National Reconciliation Policy: Hope at last – EDITORIAL

National Reconciliation Policy: Hope at last – EDITORIAL

 2017-05-09
At the historic January 2015 presidential election it was widely accepted that a huge minority community vote played a key role in the victory of Maithripala Sirisena.
Some two and half years later at a meeting on May 2, the Cabinet approved a National Reconciliation Policy presented by President Sirisena. This policy was drafted by the Office for National Unity and Reconciliation (ONUR) chaired by former president Chandrika Bandaranaike Kumaratunga. The ONUR was set up in September 2015 but there were delays or drawbacks and some analysts raise valid questions as to whether the National Government was acting now largely because the jolt it got from the record crowd that attended former president Mahinda Rajapaksa’s joint opposition May Day rally at the Galle Face Green.
The national reconciliation policy had been finalized in September last year after a comprehensive one-year consultation process with multiple stakeholders. They included government officials, mainly those from the Ministry of National Integration and Reconciliation, the Secretariat for Coordinating Reconciliation Mechanisms, the Ministries of Justice, Education and Women’s Affairs, the Ministry of National Coexistence, Dialogue & Official Languages, provincial councils, civil society, academics, youth, women and victims’ representatives and grassroots activists.
According to a report obtained by the Daily Mirror, the policy draws on the findings of previous national initiatives including the Lessons Learnt and Reconciliation Commission (LLRC) report, the Udalagama Commission report and the Paranagama Commission report.
The policy declares it will serve as the State policy on reconciliation and provide direction to the process. It will also provide a guiding framework to all stakeholders working to achieve coherence in reconciliation initiatives.
According to the document approved by the Cabinet, the draft policy will fill a long-standing vacuum due to the absence of a consolidated national policy on this issue. It will aim to satisfy the need of the country for an over-arching vision on reconciliation and a broad, coherent framework to steer and direct the process. In this regard, it declares that, “Acknowledging that while several reconciliation initiatives are underway, there does not exist an expressed declared policy by the Government of Sri Lanka on the subject; hence this national policy on reconciliation aims to bridge this gap.”

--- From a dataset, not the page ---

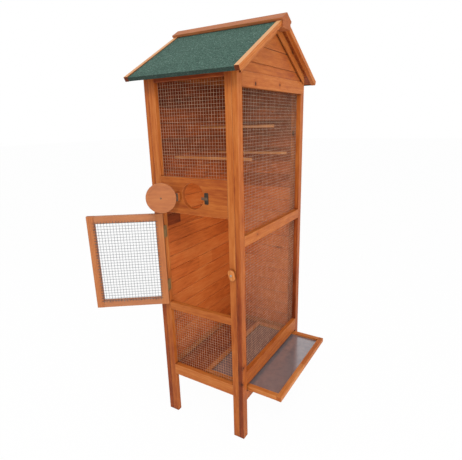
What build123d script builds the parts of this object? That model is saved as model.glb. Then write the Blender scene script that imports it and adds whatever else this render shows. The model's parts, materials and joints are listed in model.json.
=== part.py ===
from build123d import *
from math import ceil, cos, radians, sin, tan
import os

# Wooden aviary: a tall cage on four legs under a gable roof, in millimetres.
# X runs along the front from left to right, Y from front to back and Z up.
# The origin is the middle of the foot of the front left post.

# Plan and legs
body_width = 410.0
body_depth = 594.0
side_thickness = 22.0
post_width = 33.0
frame_thickness = 22.0
stile_width = 28.0
edge_ease = 1.0

# Roof, which sits a little to the left on the body
roof_pitch = 30.0
eave_height = 1481.0
eave_overhang = 50.0
left_overhang = 49.0
right_overhang = 37.0
felt_thickness = 2.0
felt_lip = 14.0
deck_thickness = 10.0
barge_width = 18.0
barge_depth = 18.0
barge_rise = 3.0
trim_thickness = 6.0
trim_depth = 30.0
trim_inset = 15.0
cap_thickness = 9.0
cap_reach = 36.0
cap_overhang = 6.0
cap_block_width = 66.0
cap_block_depth = 41.0

# Front rails and hatch panel, heights above the ground
front_bottom_low = 205.0
front_bottom_height = 50.0
door_sill_low = 537.0
door_sill_height = 32.0
hatch_panel_low = 974.0
hatch_panel_height = 142.0
hatch_panel_thickness = 16.0
top_rail_drop = 19.0

# Side and back rails
side_top_drop = 2.0
side_top_height = 50.0
side_mid_low = 863.0
side_mid_height = 41.0
side_bottom_low = 251.0
side_bottom_height = 63.0
tray_sill_low = 180.0
tray_sill_height = 40.0
plain_bottom_low = 205.0
plain_bottom_height = 50.0

# Boards in the plain walls and gables
board_thickness = 12.0
board_pitch = 62.5
board_inset = 6.0
groove_side = 4.0
gable_board_pitch = 58.0
gable_first_board = 34.0
gable_joint_count = 3

# Wire mesh, drawn with every sixth wire of the 12 mm netting
wire_pitch = 12.0
wires_drawn_apart = 6
wire_bar = 2.0
mesh_lap = 8.0

# Perches: distance from the front and height
perch_radius = 6.0
perch_places = [(137.0, 1178.0), (466.0, 1178.0), (332.0, 1297.0)]

# Door, hung on the left and standing open
door_gap = 5.0
door_thickness = 18.0
door_member = 30.0
door_open = 144.0
knuckle_radius = 3.5
hinge_length = 50.0
hinge_leaf_width = 15.0
hinge_leaf_thickness = 1.5
hinge_inset = 79.0
hinge_pin_radius = 1.6
pin_clearance = 0.3

# Turn button on the right stile
button_height = 757.0
button_length = 44.0
button_width = 25.0
button_thickness = 9.0
button_standoff = 5.0
button_tilt = 15.0
button_edge = 2.0
screw_radius = 2.0
screw_head_radius = 4.5
screw_head_height = 2.5
washer_radius = 6.0

# Round hatch over the entrance hole
hole_radius = 51.5
hole_rise = 73.0
hatch_radius = 58.0
hatch_drop = 5.0
hatch_thickness = 12.0
hatch_standoff = 5.0
hatch_open = 146.6
hatch_edge = 1.5
hatch_knuckle_radius = 3.0
hatch_hinge_length = 30.0
hatch_leaf_width = 18.0
hatch_leaf_thickness = 1.2
knob_radius = 12.0
knob_neck_radius = 7.0
knob_length = 20.0
catch_length = 44.0
catch_width = 18.0
catch_thickness = 1.2
catch_nose = 6.0
catch_nose_width = 5.0

# Pull-out tray
tray_pull = 155.0
tray_gap = 5.0
tray_length = 378.0
tray_batten_width = 22.0
tray_batten_height = 20.0
tray_bottom = 225.0
tray_sheet_thickness = 1.0
tray_sheet_drop = 10.0
running_gap = 0.3

# Fixed floor that the tray slides on
floor_thickness = 9.0
bearer_width = 24.0
bearer_height = 10.0

# Places that follow from the sizes
x_left = -side_thickness / 2
x_right = x_left + body_width
y_front = -post_width / 2
y_back = y_front + body_depth
x_inner_left = x_left + side_thickness
x_inner_right = x_right - side_thickness
opening_left = x_inner_left + stile_width
opening_right = x_inner_right - stile_width
opening_width = opening_right - opening_left
opening_middle = (opening_left + opening_right) / 2
bay_front = y_front + post_width
bay_back = y_back - post_width
y_middle = (y_front + y_back) / 2
slope = tan(radians(roof_pitch))
roof_cos = cos(radians(roof_pitch))
roof_sin = sin(radians(roof_pitch))
roof_half = body_depth / 2 + eave_overhang
roof_apex = eave_height + roof_half * slope
roof_shell = felt_thickness + deck_thickness
cap_block_bottom = roof_apex - cap_block_depth
side_top_high = eave_height - side_top_drop
side_top_low = side_top_high - side_top_height
front_top_low = eave_height - top_rail_drop
hole_height = hatch_panel_low + hole_rise

os.makedirs("parts", exist_ok=True)


def save(piece, label):
    piece.label = label
    export_step(piece, "parts/" + label + ".step")


def roof_z(y, depth):
    """Height of the plane that lies a given depth under the roof's top surface."""
    return roof_apex - abs(y - y_middle) * slope - depth / roof_cos


def bar(x_span, y_span, z_span, eased=True):
    """A straight batten or flat board between two limits along each axis, its long edges eased or sharp."""
    with BuildPart() as piece:
        with BuildSketch(Plane.XY.offset(z_span[0])):
            with Locations((sum(x_span) / 2, sum(y_span) / 2)):
                Rectangle(x_span[1] - x_span[0], y_span[1] - y_span[0])
        extrude(amount=z_span[1] - z_span[0])
        if eased:
            chamfer(piece.edges().group_by(SortBy.LENGTH)[-1], edge_ease)
    return piece.part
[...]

President Sirisena, commenting on the document when it was first presented last year said the policy has been drawn up “in a manner that reflects that reconciliation is a whole-of-government effort and a multi-stakeholder endeavour.” It was decided that further discussions and consultations be held by ONUR and on May 2 the final revised national reconciliation policy was presented by the President with the approval of the National Coexistence, Dialogue & Official Languages Minister Mano Ganeshan. When the policy was first presented last September, Mr. Ganeshan had reportedly complained he had not been consulted though he was the Minster in charge of these vital areas. But valid questions have been asked as to why the consultations took as many as nine months.
The final draft has laid down policy principles which it defines as a set of actionable principles and long-term goals that will form the basis for making rules and guidelines and to provide overall direction to planning and development for national reconciliation. We hope action means action and not just policies or words which we have seen to a large extent up to now.
These hopefully action-oriented principles include equality, human rights, justice and the rule of law, transitional justice, inclusivity and diversity, sustainable development, civic consciousness and others.
The policy has identified some critical issues — conflict sensitivity, cross-cultural awareness, victim-centeredness, gender responsiveness, foresight and innovation, leadership and sustainability, efficiency and effectiveness, coordination and complementarity and clear and consistent communication.
The document says the policy envisages the launching of public awareness and education campaigns with strict monitoring programmes to ensure the implementation of the policies. Nice or wise words indeed but we hope action will mean action and not just words.